13.2.07

MARIA DE LURDES PINTASILGO

... há quase 30 anos, entre nós, foi a representante mais ilustre de uma extraordinária moda (não chegou, sequer, a corrente) que tentou fazer a ligação de conceitos opostos, i.e. a integração coerente entre o marxismo e o cristianismo de raiz católica. Este esforço, que obteve algum êxito pontual no final dos anos 70, designadamente por parte daqueles marxistas, na sua maioria cinicamente desprovidos de qualquer laivo de fé no sobrenatural (não era o caso de MLP), mas que entendiam ser impossível a tomada democrática do poder político nos países em que a maioria da população professava o catolicismo sem esta peregrina demonstração de síntese dos contrários. Por isso, torceram o marxismo até ao ponto deste deixar de o ser; e, também, encaracolaram totalmente a ideia de catolicismo, ultrapassando todos os limites da decência cristã. Sem surpresa, o resultado desta tentativa impossível de união não só se revelou mais complexo do que cada um dos seus elementos integradores como, pior, estes são plenamente desmentidos por aquele. Não se tratava de uma nova filosofia política; nem sequer de um avanço teológico ou de outra compreensão da ética católica - pura e simplesmente, resumia-se a oportunismo político feito de um marketing à medida daquele tempo que pretendia vender o marxismo no mercado relevante da religião. Por meros intuitos de poder e, não o esqueçamos, de melhorar os índices de sociabilidade dos seus protagonistas (embora alguns fossem mesmo crentes, como, repito, era o caso de MLP).
Hoje já quase ninguém se lembra desse disparate datado.
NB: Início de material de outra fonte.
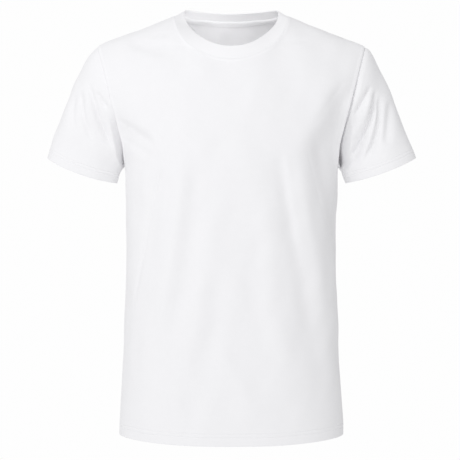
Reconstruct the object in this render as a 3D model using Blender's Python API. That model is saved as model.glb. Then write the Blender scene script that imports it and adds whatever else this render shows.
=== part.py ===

Mas é bom lembrar que esforços semelhantes estão hoje a ser ensaiados - desta vez, o produto a feirar é uma versão meia esdrúxula de liberalismo travestido em ridículas roupagens de sobrenatural. As intenções da operação são as mesmas. As dos protagonistas também. O resultado, antevejo, ainda conseguirá ser mais patusco e precário do que a experiência em que se filiou.